Double Silk led over it, putting in the first of many astonishing leaps, but three runners were caught out by the drop on the landing side. Henry Mann put Charlie Swan, the Irish champion jockey, on the floor, Fourth Of July went too, and Elfast fulfilled the pre-race predictions that he would not see out the trip more swiftly than anyone had anticipated.

The second caused no problems, and only Ushers Island failed to negotiate the third, the first open ditch. As the leaders jumped it, Quirinus, the Czech challenger, had barely clambered over the second. Romany King went at the next, and as the survivors jumped the fifth and set off towards Becher's, loose horses were beginning to work their way through the field.

Three more runners parted company with their riders at the course's most fearsome obstacle. Its A Cracker, Laura's Beau and New Mill House all made the classic Becher's mistake, landing too steeply and sending their jockeys over their heads. Not so Double Silk. He jumped brilliantly, taking off a length ahead of Riverside Boy but landing three lengths to the good.

Gay Ruffian, the smallest horse in the race, survived Becher's but not the next, and already the back-markers were 40 lengths off the pace. Captain Brandy left his back legs behind at Valentine's and sent Kevin O'Brien out by the side door. By now there were loose horses everywhere and the hard luck stories were about to begin. The riderless Ushers Island fell again at the 11th in front of Young Hustler, bringing him down and knocking Mr Boston sideways. Far behind the leaders, Southern Minstrel was pulled up.

And so to the 13th. Rarely can this plain fence after the turn towards the stands have exerted such influence on the race. After 12 faultless jumps, Double Silk got too close and crashed out.
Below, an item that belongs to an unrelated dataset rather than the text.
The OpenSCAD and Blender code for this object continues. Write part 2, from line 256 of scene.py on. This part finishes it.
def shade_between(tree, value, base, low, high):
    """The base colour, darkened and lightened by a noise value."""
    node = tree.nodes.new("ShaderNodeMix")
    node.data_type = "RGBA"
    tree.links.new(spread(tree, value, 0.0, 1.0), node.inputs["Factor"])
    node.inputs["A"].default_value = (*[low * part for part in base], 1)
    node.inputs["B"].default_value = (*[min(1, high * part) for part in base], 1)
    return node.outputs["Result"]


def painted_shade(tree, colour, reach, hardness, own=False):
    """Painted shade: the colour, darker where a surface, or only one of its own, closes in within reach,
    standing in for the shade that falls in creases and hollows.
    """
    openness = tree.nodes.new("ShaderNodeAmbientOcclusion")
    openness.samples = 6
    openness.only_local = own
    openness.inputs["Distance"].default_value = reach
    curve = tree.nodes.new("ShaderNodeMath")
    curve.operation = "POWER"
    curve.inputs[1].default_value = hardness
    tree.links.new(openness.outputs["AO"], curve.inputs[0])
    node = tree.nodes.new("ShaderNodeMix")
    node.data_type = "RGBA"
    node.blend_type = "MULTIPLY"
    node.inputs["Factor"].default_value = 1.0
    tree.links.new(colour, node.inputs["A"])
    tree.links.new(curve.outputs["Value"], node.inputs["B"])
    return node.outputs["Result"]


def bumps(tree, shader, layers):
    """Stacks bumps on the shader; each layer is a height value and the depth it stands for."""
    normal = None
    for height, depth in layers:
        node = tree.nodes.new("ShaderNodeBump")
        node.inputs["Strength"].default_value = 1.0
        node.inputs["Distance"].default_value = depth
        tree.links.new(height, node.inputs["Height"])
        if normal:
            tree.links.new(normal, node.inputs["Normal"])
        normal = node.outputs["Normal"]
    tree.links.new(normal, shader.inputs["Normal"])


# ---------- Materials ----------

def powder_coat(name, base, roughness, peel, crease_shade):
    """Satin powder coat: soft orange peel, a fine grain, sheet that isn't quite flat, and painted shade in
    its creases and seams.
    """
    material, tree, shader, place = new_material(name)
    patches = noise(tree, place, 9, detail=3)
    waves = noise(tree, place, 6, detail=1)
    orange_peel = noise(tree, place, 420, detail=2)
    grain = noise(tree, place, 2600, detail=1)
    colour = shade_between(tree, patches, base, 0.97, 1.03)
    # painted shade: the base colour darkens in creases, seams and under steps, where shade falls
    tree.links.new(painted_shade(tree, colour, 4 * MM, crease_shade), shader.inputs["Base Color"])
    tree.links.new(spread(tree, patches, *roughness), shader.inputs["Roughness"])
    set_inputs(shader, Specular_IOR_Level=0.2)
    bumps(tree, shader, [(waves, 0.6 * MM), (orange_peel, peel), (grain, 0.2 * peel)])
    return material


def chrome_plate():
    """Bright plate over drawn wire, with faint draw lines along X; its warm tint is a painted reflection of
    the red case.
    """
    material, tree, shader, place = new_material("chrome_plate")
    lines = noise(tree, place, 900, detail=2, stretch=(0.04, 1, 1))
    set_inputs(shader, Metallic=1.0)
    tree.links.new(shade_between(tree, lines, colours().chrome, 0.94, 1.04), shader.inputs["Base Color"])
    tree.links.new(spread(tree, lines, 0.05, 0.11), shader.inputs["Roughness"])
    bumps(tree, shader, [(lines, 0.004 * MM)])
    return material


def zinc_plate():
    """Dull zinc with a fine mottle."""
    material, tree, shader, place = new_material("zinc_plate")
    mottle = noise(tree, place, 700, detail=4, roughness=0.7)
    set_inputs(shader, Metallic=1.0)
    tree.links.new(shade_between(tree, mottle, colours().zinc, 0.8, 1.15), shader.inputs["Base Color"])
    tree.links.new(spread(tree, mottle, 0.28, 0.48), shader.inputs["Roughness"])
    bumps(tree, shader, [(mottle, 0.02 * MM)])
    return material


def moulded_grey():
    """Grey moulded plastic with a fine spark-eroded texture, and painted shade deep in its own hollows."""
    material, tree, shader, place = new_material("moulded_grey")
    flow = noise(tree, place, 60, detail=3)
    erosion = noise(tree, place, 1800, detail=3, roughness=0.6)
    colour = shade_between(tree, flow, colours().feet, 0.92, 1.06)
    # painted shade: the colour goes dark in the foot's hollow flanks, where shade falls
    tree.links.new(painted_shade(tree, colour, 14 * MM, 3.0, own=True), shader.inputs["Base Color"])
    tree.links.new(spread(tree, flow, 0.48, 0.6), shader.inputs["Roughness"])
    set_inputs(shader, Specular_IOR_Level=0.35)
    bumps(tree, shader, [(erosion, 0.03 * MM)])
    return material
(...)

Master Oats fell independently, and as he struggled to his feet, tripped Topsham Bay and unseated Jimmy Frost. Here too, Mr Boston's race came to an end, bringing down Mighty Falcon.

Now it was an old-time National, with horses and riders littering the turf after almost every fence. As they went to The Chair, 17 of the 36 starters were already missing. As they left it, two more were gone. Black Humour crashed through the course's highest obstacle. Quirinus, who has survived the notorious Taxis fence in the Czech version of the race, also found The Chair a challenge too far.
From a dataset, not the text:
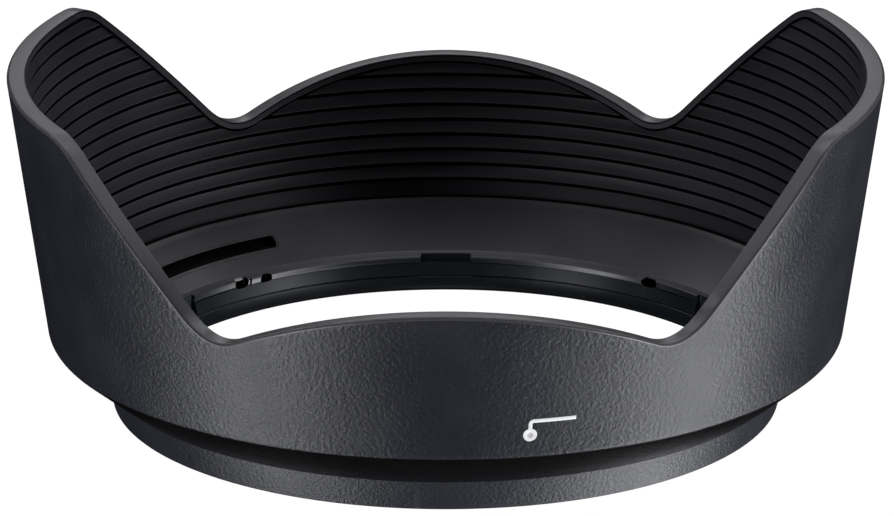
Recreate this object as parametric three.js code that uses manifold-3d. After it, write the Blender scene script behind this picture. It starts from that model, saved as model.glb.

By the time he reached it, attention had moved on. Horses may be dumb animals, but many realise that another circuit lies ahead as they approach the 17th. They do not relish the idea, and four went no further. Garrison Savannah, the 1991 Gold Cup winner, had been disputing the lead since the exit of Double Silk, but now a loose horse immediately in front of him refused. Garrison Savannah stopped too. Jamie Osborne, his rider, did not, and was immediately joined on the downside by Mark Perrett, whose mount Run For Free ran into the back of Garrison Savannah. Ebony Jane did well to avoid the melee. Paco's Boy and He Who Dares Wins were pulled up shortly afterwards.
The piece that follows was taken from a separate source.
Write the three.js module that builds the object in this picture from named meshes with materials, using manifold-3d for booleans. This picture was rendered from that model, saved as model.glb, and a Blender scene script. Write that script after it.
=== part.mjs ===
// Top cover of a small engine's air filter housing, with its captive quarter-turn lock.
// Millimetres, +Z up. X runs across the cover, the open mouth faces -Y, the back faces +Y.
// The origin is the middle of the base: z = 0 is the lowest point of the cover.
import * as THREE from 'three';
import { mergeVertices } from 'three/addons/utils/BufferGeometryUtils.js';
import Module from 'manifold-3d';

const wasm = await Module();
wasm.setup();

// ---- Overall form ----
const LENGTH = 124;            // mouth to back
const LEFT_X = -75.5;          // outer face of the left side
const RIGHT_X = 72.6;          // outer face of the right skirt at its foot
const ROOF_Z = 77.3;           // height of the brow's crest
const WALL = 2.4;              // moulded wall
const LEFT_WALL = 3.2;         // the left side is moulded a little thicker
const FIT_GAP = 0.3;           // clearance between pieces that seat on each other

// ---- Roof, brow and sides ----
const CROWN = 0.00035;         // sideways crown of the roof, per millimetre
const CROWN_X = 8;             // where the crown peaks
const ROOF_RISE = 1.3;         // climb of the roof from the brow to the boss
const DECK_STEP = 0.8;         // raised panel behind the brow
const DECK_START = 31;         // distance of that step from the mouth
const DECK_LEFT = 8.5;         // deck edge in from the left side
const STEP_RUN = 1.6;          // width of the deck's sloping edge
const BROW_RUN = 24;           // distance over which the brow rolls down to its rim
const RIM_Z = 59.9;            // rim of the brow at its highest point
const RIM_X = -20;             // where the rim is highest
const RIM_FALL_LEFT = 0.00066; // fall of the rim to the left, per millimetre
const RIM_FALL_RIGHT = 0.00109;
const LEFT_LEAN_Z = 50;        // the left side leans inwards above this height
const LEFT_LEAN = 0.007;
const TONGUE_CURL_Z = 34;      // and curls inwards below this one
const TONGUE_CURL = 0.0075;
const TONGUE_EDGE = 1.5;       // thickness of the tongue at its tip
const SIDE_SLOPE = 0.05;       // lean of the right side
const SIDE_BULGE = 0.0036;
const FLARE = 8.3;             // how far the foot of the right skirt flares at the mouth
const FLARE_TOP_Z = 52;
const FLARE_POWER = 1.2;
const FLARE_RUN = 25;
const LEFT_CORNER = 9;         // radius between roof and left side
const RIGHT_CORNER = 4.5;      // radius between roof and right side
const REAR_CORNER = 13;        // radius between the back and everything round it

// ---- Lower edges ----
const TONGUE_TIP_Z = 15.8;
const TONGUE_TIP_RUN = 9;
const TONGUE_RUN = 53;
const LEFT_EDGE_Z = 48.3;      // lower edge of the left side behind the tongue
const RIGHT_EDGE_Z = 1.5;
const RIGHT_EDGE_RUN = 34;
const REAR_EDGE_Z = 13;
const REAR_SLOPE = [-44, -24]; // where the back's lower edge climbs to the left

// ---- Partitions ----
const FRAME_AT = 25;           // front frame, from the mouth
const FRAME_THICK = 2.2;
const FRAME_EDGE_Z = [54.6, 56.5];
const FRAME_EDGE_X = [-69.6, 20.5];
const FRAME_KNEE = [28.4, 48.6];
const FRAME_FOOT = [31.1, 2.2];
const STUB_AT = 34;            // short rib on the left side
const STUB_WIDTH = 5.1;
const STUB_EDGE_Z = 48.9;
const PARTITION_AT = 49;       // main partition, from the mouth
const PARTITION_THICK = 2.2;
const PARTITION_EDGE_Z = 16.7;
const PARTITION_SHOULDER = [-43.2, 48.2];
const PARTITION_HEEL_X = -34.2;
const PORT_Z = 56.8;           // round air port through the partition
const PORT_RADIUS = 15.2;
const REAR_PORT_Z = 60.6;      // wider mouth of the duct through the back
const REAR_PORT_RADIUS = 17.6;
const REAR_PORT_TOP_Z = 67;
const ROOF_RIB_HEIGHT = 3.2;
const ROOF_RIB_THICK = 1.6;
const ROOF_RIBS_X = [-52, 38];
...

Down towards Becher's once more and suddenly the scale of the winnowing became clear. With Riverside Boy (refused at the 18th) and Channels Gate (ran into the ditch at the 19th) also missing, only seven remained with any chance: Miinnehoma, Fiddlers Pike, The Fellow, Moorcroft Boy, Just So, Into The Red and Ebony Jane.

At Becher's, Miinnehoma made his first, and only mistake. His nod on landing was mirrored by The Fellow on his inside, and for the Gold Cup winner the end was near. Clearly tired at the next, he fell at the Canal Turn, bringing down Mister Ed.

Though Moorcroft Boy made a mistake at the 26th, there was only one more faller before the last, Rust Never Sleeps at the 27th. At the final obstacle, Zeta's Lad, who had survived the turmoil almost unnoticed, came down and Into The Red unseated John White, last year's 'winning' jockey. As White hit the turf, Richard Dunwoody was galvanising Miinnehoma into a final effort to hold off Just So. Moorcroft Boy, Ebony Jane, Fiddlers Pike and Roc De Prince, who survived several bad mistakes, were the only other finishers.

GRAND NATIONAL

1. MIINNEHOMA bay or brown gelding by Kambalda - Mrs Cairns R Dunwoody 16-1

2. Just So S Burrough 20-1

3. Moorcroft Boy A Maguire 5-1 fav

4. Ebony Jane L Cusack 25-1

Also finished: 100-1 Fiddlers Pike (5th); 100-1 Roc De Prince (6th).

36 ran. 1 1/4 , 20, 25, 9, distance. (Trained by M Pipe, at Wellington, for F Starr). Tote: win pounds 14.40; places pounds 3.10, pounds 3.50, pounds 1.80, pounds 5.50. Dual Forecast: pounds 122.20. Computer Straight Forecast: pounds 278.14. Tricast: pounds 1,686.75. Tote Trio: pounds 308.80. NRs: Bishops Hall, Windy Ways, Rifle Range.